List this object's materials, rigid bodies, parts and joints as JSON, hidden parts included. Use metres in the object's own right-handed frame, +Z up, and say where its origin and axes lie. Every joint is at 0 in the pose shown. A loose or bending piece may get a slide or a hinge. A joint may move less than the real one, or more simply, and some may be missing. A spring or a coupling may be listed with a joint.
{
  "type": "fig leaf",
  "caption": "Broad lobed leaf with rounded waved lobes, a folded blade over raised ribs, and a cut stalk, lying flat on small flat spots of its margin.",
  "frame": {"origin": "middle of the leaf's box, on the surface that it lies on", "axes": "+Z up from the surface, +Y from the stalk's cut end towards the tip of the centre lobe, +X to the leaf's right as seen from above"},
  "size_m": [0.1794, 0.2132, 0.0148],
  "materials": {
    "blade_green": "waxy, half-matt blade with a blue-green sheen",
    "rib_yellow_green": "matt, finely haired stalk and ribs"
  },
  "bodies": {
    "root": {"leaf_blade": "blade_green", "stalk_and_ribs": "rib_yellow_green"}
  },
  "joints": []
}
################
The exercise
Write out the material from the first line to the last, exactly.

Answer below
List this object's materials, rigid bodies, parts and joints as JSON, hidden parts included. Use metres in the object's own right-handed frame, +Z up, and say where its origin and axes lie. Every joint is at 0 in the pose shown. A loose or bending piece may get a slide or a hinge. A joint may move less than the real one, or more simply, and some may be missing. A spring or a coupling may be listed with a joint.
{
  "type": "fig leaf",
  "caption": "Broad lobed leaf with rounded waved lobes, a folded blade over raised ribs, and a cut stalk, lying flat on small flat spots of its margin.",
  "frame": {"origin": "middle of the leaf's box, on the surface that it lies on", "axes": "+Z up from the surface, +Y from the stalk's cut end towards the tip of the centre lobe, +X to the leaf's right as seen from above"},
  "size_m": [0.1794, 0.2132, 0.0148],
  "materials": {
    "blade_green": "waxy, half-matt blade with a blue-green sheen",
    "rib_yellow_green": "matt, finely haired stalk and ribs"
  },
  "bodies": {
    "root": {"leaf_blade": "blade_green", "stalk_and_ribs": "rib_yellow_green"}
  },
  "joints": []
}